(Source excerpt):
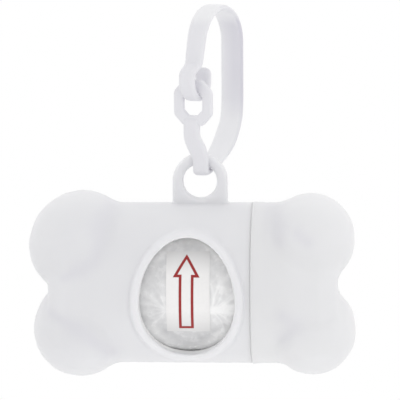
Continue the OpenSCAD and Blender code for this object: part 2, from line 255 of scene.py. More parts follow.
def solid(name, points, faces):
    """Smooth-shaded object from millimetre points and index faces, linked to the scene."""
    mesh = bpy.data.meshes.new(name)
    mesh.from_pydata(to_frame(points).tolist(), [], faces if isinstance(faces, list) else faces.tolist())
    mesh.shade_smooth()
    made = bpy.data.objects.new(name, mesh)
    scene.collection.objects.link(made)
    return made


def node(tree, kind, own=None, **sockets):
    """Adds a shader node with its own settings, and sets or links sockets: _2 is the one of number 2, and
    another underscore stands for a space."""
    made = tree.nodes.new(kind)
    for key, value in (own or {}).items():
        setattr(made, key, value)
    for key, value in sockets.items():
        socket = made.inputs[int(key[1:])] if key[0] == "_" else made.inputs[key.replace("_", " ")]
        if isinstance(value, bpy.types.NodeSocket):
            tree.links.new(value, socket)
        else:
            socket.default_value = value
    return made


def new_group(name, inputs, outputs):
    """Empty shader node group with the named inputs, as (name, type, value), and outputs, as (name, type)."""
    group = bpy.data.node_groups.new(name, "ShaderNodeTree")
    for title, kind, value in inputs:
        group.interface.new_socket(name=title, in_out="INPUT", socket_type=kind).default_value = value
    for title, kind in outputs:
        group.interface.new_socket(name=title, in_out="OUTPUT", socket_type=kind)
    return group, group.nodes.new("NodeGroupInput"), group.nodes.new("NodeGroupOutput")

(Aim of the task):
Give back all the data exactly as written.

(Final result):
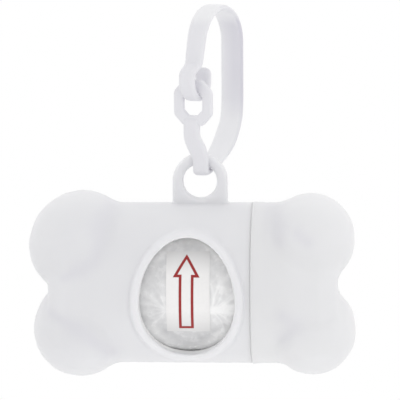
Continue the OpenSCAD and Blender code for this object: part 2, from line 255 of scene.py. More parts follow.
def solid(name, points, faces):
    """Smooth-shaded object from millimetre points and index faces, linked to the scene."""
    mesh = bpy.data.meshes.new(name)
    mesh.from_pydata(to_frame(points).tolist(), [], faces if isinstance(faces, list) else faces.tolist())
    mesh.shade_smooth()
    made = bpy.data.objects.new(name, mesh)
    scene.collection.objects.link(made)
    return made


def node(tree, kind, own=None, **sockets):
    """Adds a shader node with its own settings, and sets or links sockets: _2 is the one of number 2, and
    another underscore stands for a space."""
    made = tree.nodes.new(kind)
    for key, value in (own or {}).items():
        setattr(made, key, value)
    for key, value in sockets.items():
        socket = made.inputs[int(key[1:])] if key[0] == "_" else made.inputs[key.replace("_", " ")]
        if isinstance(value, bpy.types.NodeSocket):
            tree.links.new(value, socket)
        else:
            socket.default_value = value
    return made


def new_group(name, inputs, outputs):
    """Empty shader node group with the named inputs, as (name, type, value), and outputs, as (name, type)."""
    group = bpy.data.node_groups.new(name, "ShaderNodeTree")
    for title, kind, value in inputs:
        group.interface.new_socket(name=title, in_out="INPUT", socket_type=kind).default_value = value
    for title, kind in outputs:
        group.interface.new_socket(name=title, in_out="OUTPUT", socket_type=kind)
    return group, group.nodes.new("NodeGroupInput"), group.nodes.new("NodeGroupOutput")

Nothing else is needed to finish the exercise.